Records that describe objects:

===============

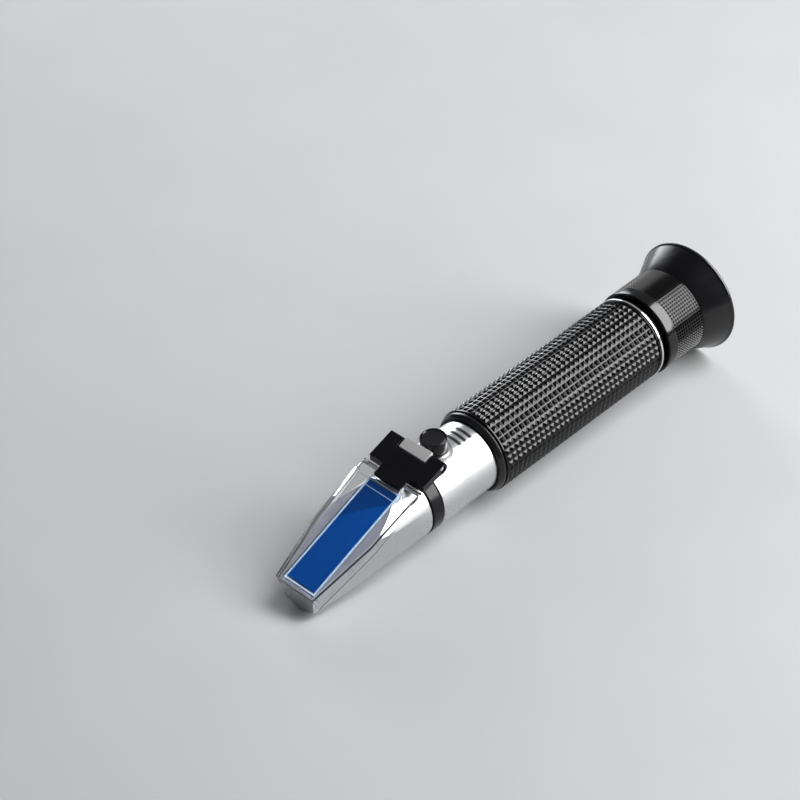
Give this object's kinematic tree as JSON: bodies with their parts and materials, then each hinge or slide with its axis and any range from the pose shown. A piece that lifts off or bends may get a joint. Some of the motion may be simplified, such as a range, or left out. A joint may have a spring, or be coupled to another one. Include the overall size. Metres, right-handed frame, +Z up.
{
  "type": "hand-held refractometer",
  "caption": "Hand-held refractometer for must and wort: prism body under a hinged clear plate, calibration cap, knurled grip, focusing ring and flared eyecup.",
  "frame": {"origin": "centre of the bounding box's base, on the table the instrument lies on", "axes": "+X runs the length of the instrument from the prism end to the eyepiece (the optical axis itself climbs 2.38 degrees towards the eyepiece as it lies), +Z up, on the prism face's side, +Y to the left seen from the prism end looking at the eyepiece"},
  "size_m": [0.1768, 0.0376, 0.0375],
  "materials": {
    "chrome": "polished chrome plate on brass",
    "satin_steel": "satin steel, fine grained",
    "brass": "machined brass",
    "black_anodised": "black anodised, matt inside",
    "black_plastic": "moulded black plastic, fine sheen",
    "grip_rubber": "moulded pyramid-knurled rubber, satin",
    "focus_rubber": "fine square-knurled hard rubber, satin",
    "eyecup_rubber": "soft black rubber, slightly glossy lip",
    "lens_glass": "coated optical glass",
    "prism_glass": "polished blue prism glass",
    "clear_acrylic": "clear moulded acrylic, bright edges",
    "seal_cement": "pale grey sealing cement",
    "bimetal": "rolled bimetal strip"
  },
  "bodies": {
    "housing": {"front_body": "chrome", "measuring_prism": "prism_glass", "prism_seal": "seal_cement", "hinge_bracket": "black_plastic", "hinge_knuckle": "satin_steel", "hinge_pin": "satin_steel", "barrel": "chrome", "calibration_bushing": "brass", "inner_tube": "black_anodised", "front_collar": "black_plastic", "grip_sleeve": "grip_rubber", "grip_end_ring": "chrome", "dust_seal": "black_plastic", "reticle_holder": "black_anodised", "reticle_disc": "lens_glass", "reticle_retainer": "black_anodised", "guide_pin": "satin_steel", "lens_carrier": "black_anodised", "objective_lens": "lens_glass", "objective_retainer": "black_anodised", "bimetal_strip": "bimetal"},
    "lid": {"hinge_block": "black_plastic", "daylight_plate": "clear_acrylic", "plate_pin": "satin_steel"},
    "calibration_cap": {"calibration_cap": "eyecup_rubber"},
    "calibration_screw": {"calibration_screw": "brass"},
    "ocular_cell": {"ocular_cell": "black_anodised", "field_lens": "lens_glass", "lens_spacer": "black_anodised", "eye_lens": "lens_glass", "ocular_retainer": "black_anodised"},
    "focus_ring": {"focus_ring": "focus_rubber", "eyecup": "eyecup_rubber"}
  },
  "joints": [
    {"name": "lid_hinge", "type": "hinge", "parent": "housing", "child": "lid", "pos_m": [-0.03811, 0, 0.02928], "axis": [0, 1, 0], "range_deg": [0, 105]},
    {"name": "calibration_cap_pull", "type": "slide", "parent": "housing", "child": "calibration_cap", "axis": [-0.0415, 0, 0.9991], "range_m": [0, 0.012]},
    {"name": "calibration_screw_turn", "type": "hinge", "parent": "housing", "child": "calibration_screw", "pos_m": [-0.03056, 0, 0.02584], "axis": [-0.0415, 0, 0.9991], "range_deg": [-180, 180]},
    {"name": "eyepiece_travel", "type": "slide", "parent": "housing", "child": "ocular_cell", "axis": [0.9991, 0, 0.0415], "range_m": [-0.0013, 0.0026]},
    {"name": "focus_turn", "type": "hinge", "parent": "ocular_cell", "child": "focus_ring", "pos_m": [0.06876, 0, 0.01796], "axis": [0.9991, 0, 0.0415], "range_deg": [-90, 180]}
  ],
  "couplings": [
    {"joint": "eyepiece_travel", "follows": "focus_turn", "m_per_rad": 0.00079577}
  ]
}
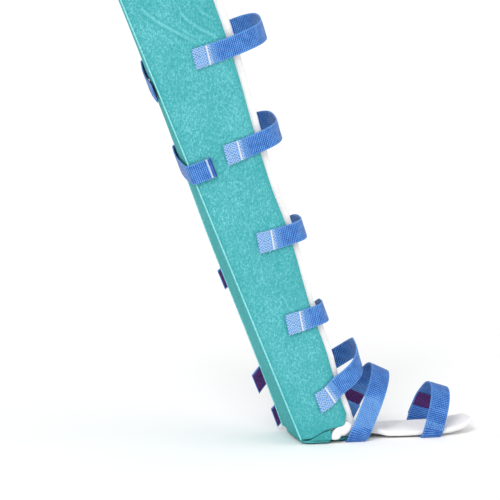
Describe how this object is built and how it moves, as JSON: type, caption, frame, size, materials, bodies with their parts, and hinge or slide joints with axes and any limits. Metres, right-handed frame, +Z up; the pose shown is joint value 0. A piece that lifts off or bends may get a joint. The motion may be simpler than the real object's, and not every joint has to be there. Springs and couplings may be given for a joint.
{
  "type": "full leg immobilizer splint with foot piece",
  "caption": "Padded leg immobilizer: three fabric panels and a soft lining form an open trough from thigh to heel, with webbing straps and a strapped sole pad.",
  "frame": {"origin": "middle of the leg channel at the knee, where the leg holds the splint", "axes": "+Z up, +X towards the toes, +Y towards the inner side of the leg; the leg piece leans 22.2 degrees back from upright, as worn in mid step"},
  "size_m": [0.5908, 0.1981, 0.8062],
  "materials": {
    "teal_fabric": "brushed loop fabric over foam",
    "back_fabric": "brushed loop fabric, darker",
    "piping": "fine corded edge",
    "lining": "soft napped padding",
    "webbing": "ribbed polyester webbing",
    "hook_tape": "hook tape"
  },
  "bodies": {
    "root": {"lateral_panel": "teal_fabric", "medial_panel": "teal_fabric", "back_panel": "back_fabric", "corner_piping_lateral": "piping", "corner_piping_medial": "piping", "leg_lining": "lining", "heel_gusset_lateral": "back_fabric", "heel_gusset_medial": "back_fabric", "ankle_roll_lateral": "lining", "ankle_roll_medial": "lining", "outsole": "back_fabric", "sole_pad": "lining", "strap_thigh": "webbing", "hook_tape_thigh": "hook_tape", "strap_knee": "webbing", "hook_tape_knee": "hook_tape", "strap_calf": "webbing", "hook_tape_calf": "hook_tape", "strap_shin": "webbing", "hook_tape_shin": "hook_tape", "strap_ankle": "webbing", "hook_tape_ankle": "hook_tape", "strap_instep": "webbing", "hook_tape_instep": "hook_tape", "strap_toe": "webbing", "hook_tape_toe": "hook_tape"}
  },
  "joints": []
}
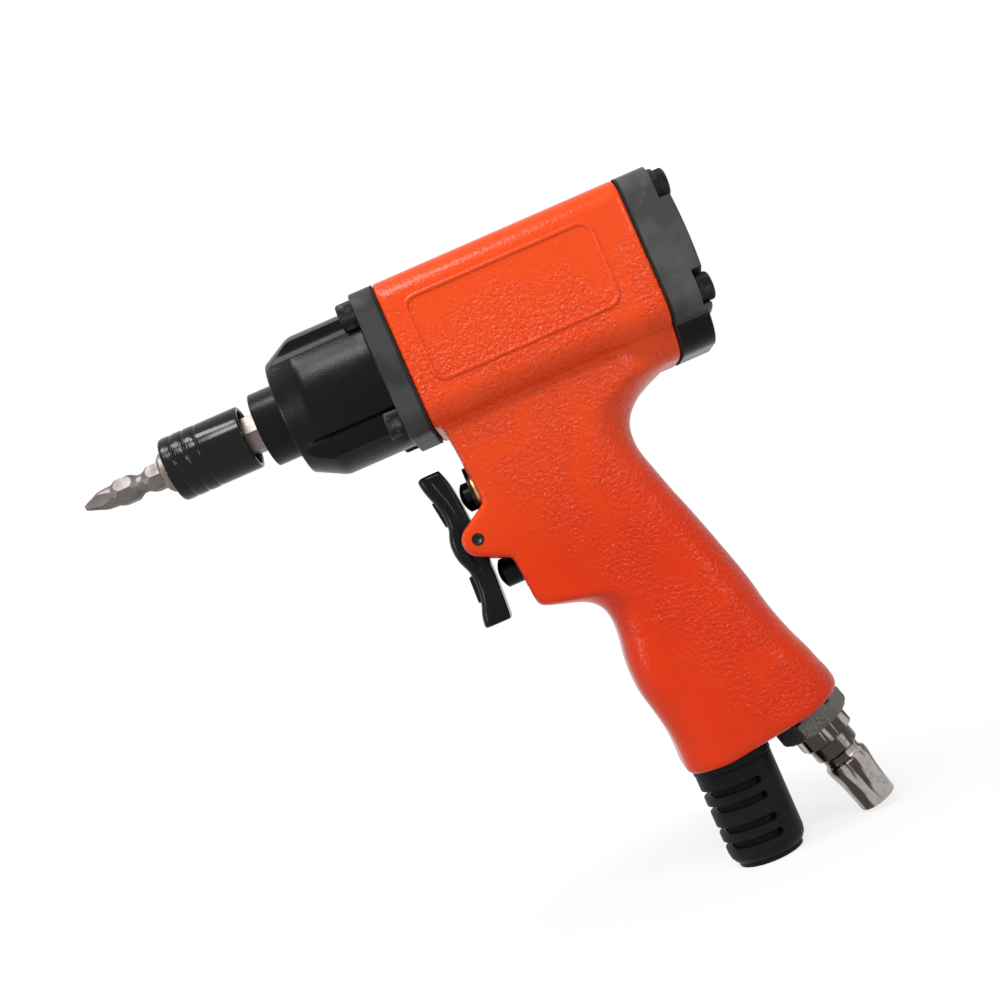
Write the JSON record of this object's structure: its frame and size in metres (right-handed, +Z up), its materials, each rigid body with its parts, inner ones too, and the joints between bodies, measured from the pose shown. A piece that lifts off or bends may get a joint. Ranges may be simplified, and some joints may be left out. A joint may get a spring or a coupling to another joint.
{
  "type": "pneumatic screwdriver",
  "caption": "Pistol-grip pneumatic impact screwdriver with a quick-change hexagon chuck, a two-way rocker trigger, an air plug and an exhaust muffler.",
  "frame": {"origin": "on the spindle axis, at the mouth of the bit socket", "axes": "+X along the spindle towards the bit, +Y to the left side of the tool, +Z up, away from the grip"},
  "size_m": [0.1629, 0.0386, 0.1663],
  "materials": {
    "textured_orange_paint": "textured",
    "black_case_coat": "satin",
    "black_cover_coat": "satin",
    "black_sleeve_coat": "satin",
    "black_oxide_steel": "satin",
    "black_plastic": "matte",
    "bright_steel": "polished",
    "dull_steel": "satin",
    "spring_steel": "satin",
    "brass": "satin",
    "seal_rubber": "matte",
    "gasket_fibre": "matte",
    "vane_composite": "matte",
    "muffler_felt": "matte"
  },
  "bodies": {
    "tool": {"hammer_case": "black_case_coat", "anvil_bush": "brass", "nose_seal": "seal_rubber", "thrust_washer": "brass", "front_screws": "black_oxide_steel", "case_gasket": "gasket_fibre", "housing": "textured_orange_paint", "cylinder_liner": "dull_steel", "liner_pin": "bright_steel", "front_end_plate": "dull_steel", "rear_end_plate": "dull_steel", "bearing_outer_rings": "dull_steel", "rear_gasket": "gasket_fibre", "rear_cover": "black_cover_coat", "rear_screws": "black_oxide_steel", "trigger_pin": "bright_steel", "upper_valve_bush": "brass", "lower_valve_bush": "brass", "upper_valve_spring": "spring_steel", "lower_valve_spring": "spring_steel", "valve_retainer": "black_oxide_steel", "inlet_adapter": "dull_steel", "adapter_seal": "seal_rubber", "inlet_screen": "brass", "inlet_plug": "bright_steel", "muffler_body": "black_plastic", "muffler_element": "muffler_felt", "muffler_cap": "black_plastic"},
    "rotor": {"rotor": "dull_steel", "rotor_vanes": "vane_composite", "bearing_inner_rings": "dull_steel", "hammer_cage": "dull_steel", "hammer_pins": "bright_steel"},
    "ball_train": {"bearing_balls": "bright_steel"},
    "front_hammer": {"front_hammer": "dull_steel"},
    "rear_hammer": {"rear_hammer": "dull_steel"},
    "anvil": {"anvil": "bright_steel", "driver_bit": "bright_steel", "locking_balls": "bright_steel", "sleeve_stop_ring": "dull_steel", "spring_clip": "dull_steel", "chuck_spring": "spring_steel"},
    "sleeve": {"chuck_sleeve": "black_sleeve_coat"},
    "trigger": {"trigger": "black_plastic"},
    "upper_valve": {"upper_valve_button": "black_plastic", "upper_valve_seal": "seal_rubber"},
    "lower_valve": {"lower_valve_button": "black_plastic", "lower_valve_seal": "seal_rubber"}
  },
  "joints": [
    {"name": "rotor_spin", "type": "hinge", "parent": "tool", "child": "rotor", "pos_m": [-0.09, 0, 0], "axis": [1, 0, 0], "continuous": true},
    {"name": "ball_train_spin", "type": "hinge", "parent": "tool", "child": "ball_train", "pos_m": [-0.09, 0, 0], "axis": [1, 0, 0], "continuous": true},
    {"name": "front_hammer_swing", "type": "hinge", "parent": "rotor", "child": "front_hammer", "pos_m": [-0.045, 0, 0.0113], "axis": [1, 0, 0], "range_deg": [-3.5, 3.5]},
    {"name": "rear_hammer_swing", "type": "hinge", "parent": "rotor", "child": "rear_hammer", "pos_m": [-0.052, 0, -0.0113], "axis": [1, 0, 0], "range_deg": [-3.5, 3.5]},
    {"name": "anvil_spin", "type": "hinge", "parent": "tool", "child": "anvil", "pos_m": [0, 0, 0], "axis": [1, 0, 0], "continuous": true},
    {"name": "sleeve_slide", "type": "slide", "parent": "anvil", "child": "sleeve", "axis": [-1, 0, 0], "range_m": [0, 0.003], "stiffness_N_per_m": 1500, "deforming": ["chuck_spring"]},
    {"name": "trigger_rock", "type": "hinge", "parent": "tool", "child": "trigger", "pos_m": [-0.0658, 0, -0.047], "axis": [0, -1, 0], "range_deg": [-12, 12], "stiffness_Nm_per_rad": 0.25},
    {"name": "upper_valve_press", "type": "slide", "parent": "tool", "child": "upper_valve", "axis": [-1, 0, 0], "range_m": [-0.0022, 0.0022], "deforming": ["upper_valve_spring"]},
    {"name": "lower_valve_press", "type": "slide", "parent": "tool", "child": "lower_valve", "axis": [-1, 0, 0], "range_m": [-0.0016, 0.0016], "deforming": ["lower_valve_spring"]}
  ],
  "couplings": [
    {"joint": "ball_train_spin", "follows": "rotor_spin", "ratio": 0.41667},
    {"joint": "anvil_spin", "follows": "rotor_spin", "ratio": 1},
    {"joint": "upper_valve_press", "follows": "trigger_rock", "m_per_rad": 0.0105},
    {"joint": "lower_valve_press", "follows": "trigger_rock", "m_per_rad": -0.00763}
  ]
}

===============

Exercise brief: Copy out all lines where the word "shown" appears.

Complete response:
Give this object's kinematic tree as JSON: bodies with their parts and materials, then each hinge or slide with its axis and any range from the pose shown. A piece that lifts off or bends may get a joint. Some of the motion may be simplified, such as a range, or left out. A joint may have a spring, or be coupled to another one. Include the overall size. Metres, right-handed frame, +Z up.
Describe how this object is built and how it moves, as JSON: type, caption, frame, size, materials, bodies with their parts, and hinge or slide joints with axes and any limits. Metres, right-handed frame, +Z up; the pose shown is joint value 0. A piece that lifts off or bends may get a joint. The motion may be simpler than the real object's, and not every joint has to be there. Springs and couplings may be given for a joint.
Write the JSON record of this object's structure: its frame and size in metres (right-handed, +Z up), its materials, each rigid body with its parts, inner ones too, and the joints between bodies, measured from the pose shown. A piece that lifts off or bends may get a joint. Ranges may be simplified, and some joints may be left out. A joint may get a spring or a coupling to another joint.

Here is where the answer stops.